YOUR INSTRUCTIONS
Print all of the data exactly as written.

INFORMATION SUPPLIED
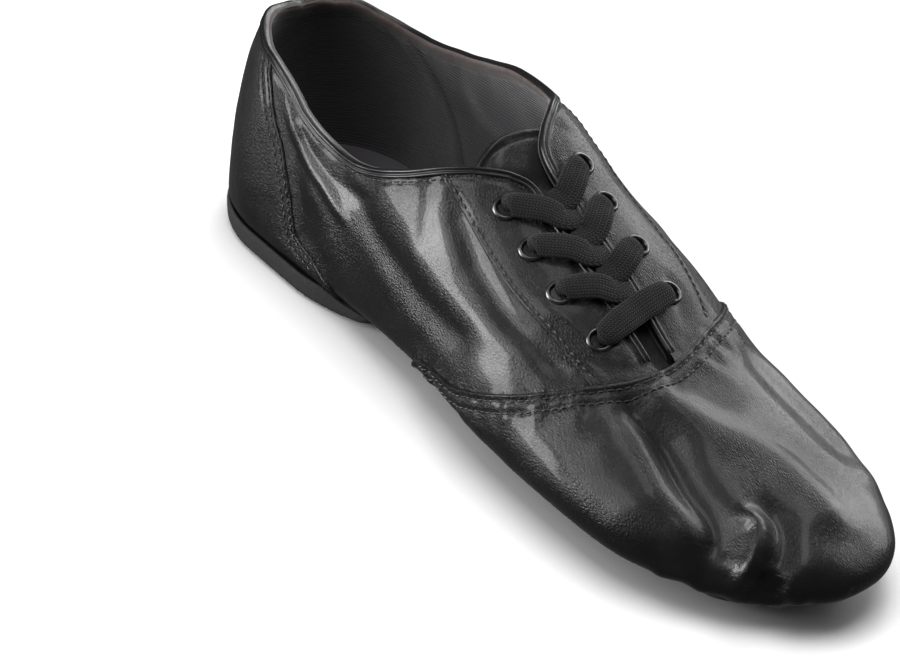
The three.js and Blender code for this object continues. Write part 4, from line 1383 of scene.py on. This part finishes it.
PIECES = {
    "leather": [
        quarter_lateral, quarter_medial, stay_lateral, stay_medial, vamp, counter, binding, tongue,
        upper_stitches,
    ],
    "lining": [*quarter_linings, heel_lining, vamp_lining, collar_tape, insole],
    "heel_rubber": [heel_sole],
    "suede": [ball_pad, toe_pad, pad_stitches],
    "webbing": [lace],
    "eyelet_metal": eyelets,
}
for slot, group in PIECES.items():
    for piece in group:
        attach(piece, "root")
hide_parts("upper")
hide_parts("heel_counter")
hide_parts("eyestay_lateral")
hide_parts("eyestay_medial")
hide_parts("tongue")
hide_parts("insole")
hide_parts("heel_sole")
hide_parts("ball_pad")
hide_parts("toe_pad")
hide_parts("lace")


# Floor, lights and camera

CAMERA_LENS = 165.13
CAMERA_PLACE = (0.7828, -0.6340, 0.6549)
CAMERA_RIGHT = (0.59661, 0.79609, 0.10145)
CAMERA_UP = (-0.50202, 0.27159, 0.82111)
CAMERA_BACK = (0.62613, -0.54081, 0.56169)
FLOOR_SIZE, FLOOR_LEVEL = 40, -0.0004
WORLD_STRENGTH = 0.13


def make_floor():
    bpy.ops.mesh.primitive_plane_add(size=FLOOR_SIZE, location=(0, 0, FLOOR_LEVEL))
    floor = bpy.context.object
    floor.name = "floor"
    floor.visible_glossy = False
    finish = Finish("pale_floor", 0.9)
    finish.colours(finish.noise(400, 2), (0.41, 0.41, 0.41), (0.43, 0.43, 0.43))
    floor.data.materials.append(finish.material)


def soft_light(name, place, target, size, power, mirrored=True):
    """A softbox; one that isn't mirrored lights the scene and leaves no highlight on the gloss."""
    lamp = bpy.data.lights.new(name, "AREA")
    lamp.shape = "RECTANGLE"
    lamp.size, lamp.size_y = size
    lamp.energy = power
    light = bpy.data.objects.new(name, lamp)
    light.location = place
    light.visible_camera = False
    light.visible_glossy = mirrored
    light.rotation_euler = (Vector(target) - Vector(place)).to_track_quat("-Z", "Y").to_euler()
    bpy.context.scene.collection.objects.link(light)


def make_camera():
    camera = bpy.data.cameras.new("camera")
    camera.lens = CAMERA_LENS
    camera.sensor_width = 36
    camera.clip_end = 100
    view = bpy.data.objects.new("camera", camera)
    turn = Matrix((CAMERA_RIGHT, CAMERA_UP, CAMERA_BACK)).transposed().to_4x4()
    view.matrix_world = Matrix.Translation(CAMERA_PLACE) @ turn
    bpy.context.scene.collection.objects.link(view)
    bpy.context.scene.camera = view


make_floor()
make_camera()
soft_light("fill", (0.0, 0.0, 1.6), (0.08, 0, 0.0), (1.5, 1.2), 60, mirrored=False)
soft_light("front_low", (-0.34, -0.60, 0.15), (0.08, 0, 0.04), (0.38, 0.30), 8)
soft_light("front_high", (-0.16, -0.62, 0.64), (0.08, 0, 0.03), (0.45, 0.5), 3.4)
soft_light("top", (-0.1, 0.2, 1.0), (0.08, 0, 0.02), (0.3, 0.8), 3.2)
soft_light("behind", (-0.13, 0.85, 0.42), (0.1, 0, 0.03), (0.95, 0.45), 9)
world = bpy.data.worlds.new("studio")
world.use_nodes = True
sky = world.node_tree.nodes["Background"]
sky.inputs["Color"].default_value = (1, 1, 1, 1)
sky.inputs["Strength"].default_value = WORLD_STRENGTH
bpy.context.scene.world = world
bpy.context.scene.view_settings.view_transform = "Standard"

SOLUTION
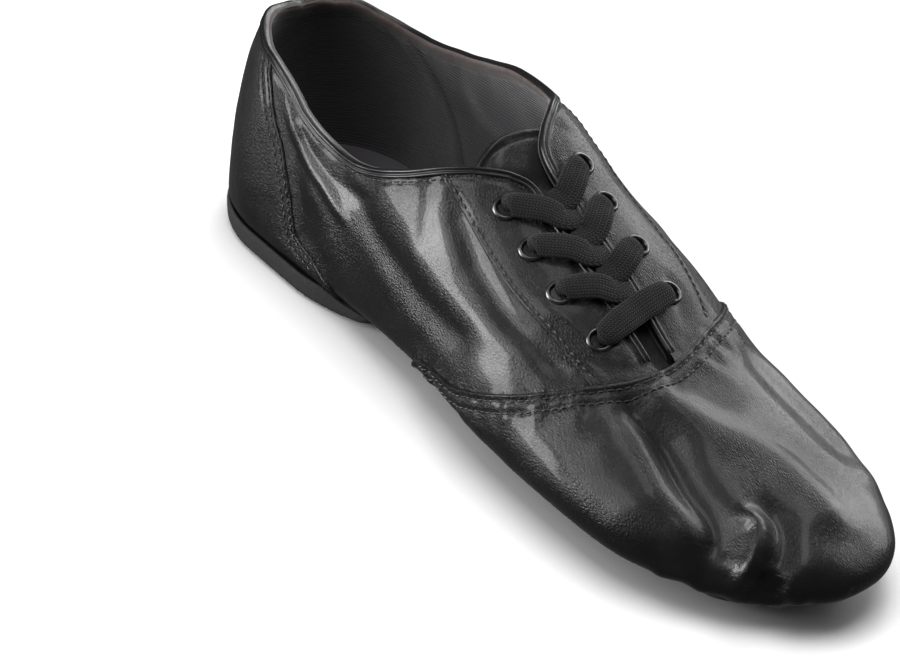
The three.js and Blender code for this object continues. Write part 4, from line 1383 of scene.py on. This part finishes it.
PIECES = {
    "leather": [
        quarter_lateral, quarter_medial, stay_lateral, stay_medial, vamp, counter, binding, tongue,
        upper_stitches,
    ],
    "lining": [*quarter_linings, heel_lining, vamp_lining, collar_tape, insole],
    "heel_rubber": [heel_sole],
    "suede": [ball_pad, toe_pad, pad_stitches],
    "webbing": [lace],
    "eyelet_metal": eyelets,
}
for slot, group in PIECES.items():
    for piece in group:
        attach(piece, "root")
hide_parts("upper")
hide_parts("heel_counter")
hide_parts("eyestay_lateral")
hide_parts("eyestay_medial")
hide_parts("tongue")
hide_parts("insole")
hide_parts("heel_sole")
hide_parts("ball_pad")
hide_parts("toe_pad")
hide_parts("lace")


# Floor, lights and camera

CAMERA_LENS = 165.13
CAMERA_PLACE = (0.7828, -0.6340, 0.6549)
CAMERA_RIGHT = (0.59661, 0.79609, 0.10145)
CAMERA_UP = (-0.50202, 0.27159, 0.82111)
CAMERA_BACK = (0.62613, -0.54081, 0.56169)
FLOOR_SIZE, FLOOR_LEVEL = 40, -0.0004
WORLD_STRENGTH = 0.13


def make_floor():
    bpy.ops.mesh.primitive_plane_add(size=FLOOR_SIZE, location=(0, 0, FLOOR_LEVEL))
    floor = bpy.context.object
    floor.name = "floor"
    floor.visible_glossy = False
    finish = Finish("pale_floor", 0.9)
    finish.colours(finish.noise(400, 2), (0.41, 0.41, 0.41), (0.43, 0.43, 0.43))
    floor.data.materials.append(finish.material)


def soft_light(name, place, target, size, power, mirrored=True):
    """A softbox; one that isn't mirrored lights the scene and leaves no highlight on the gloss."""
    lamp = bpy.data.lights.new(name, "AREA")
    lamp.shape = "RECTANGLE"
    lamp.size, lamp.size_y = size
    lamp.energy = power
    light = bpy.data.objects.new(name, lamp)
    light.location = place
    light.visible_camera = False
    light.visible_glossy = mirrored
    light.rotation_euler = (Vector(target) - Vector(place)).to_track_quat("-Z", "Y").to_euler()
    bpy.context.scene.collection.objects.link(light)


def make_camera():
    camera = bpy.data.cameras.new("camera")
    camera.lens = CAMERA_LENS
    camera.sensor_width = 36
    camera.clip_end = 100
    view = bpy.data.objects.new("camera", camera)
    turn = Matrix((CAMERA_RIGHT, CAMERA_UP, CAMERA_BACK)).transposed().to_4x4()
    view.matrix_world = Matrix.Translation(CAMERA_PLACE) @ turn
    bpy.context.scene.collection.objects.link(view)
    bpy.context.scene.camera = view


make_floor()
make_camera()
soft_light("fill", (0.0, 0.0, 1.6), (0.08, 0, 0.0), (1.5, 1.2), 60, mirrored=False)
soft_light("front_low", (-0.34, -0.60, 0.15), (0.08, 0, 0.04), (0.38, 0.30), 8)
soft_light("front_high", (-0.16, -0.62, 0.64), (0.08, 0, 0.03), (0.45, 0.5), 3.4)
soft_light("top", (-0.1, 0.2, 1.0), (0.08, 0, 0.02), (0.3, 0.8), 3.2)
soft_light("behind", (-0.13, 0.85, 0.42), (0.1, 0, 0.03), (0.95, 0.45), 9)
world = bpy.data.worlds.new("studio")
world.use_nodes = True
sky = world.node_tree.nodes["Background"]
sky.inputs["Color"].default_value = (1, 1, 1, 1)
sky.inputs["Strength"].default_value = WORLD_STRENGTH
bpy.context.scene.world = world
bpy.context.scene.view_settings.view_transform = "Standard"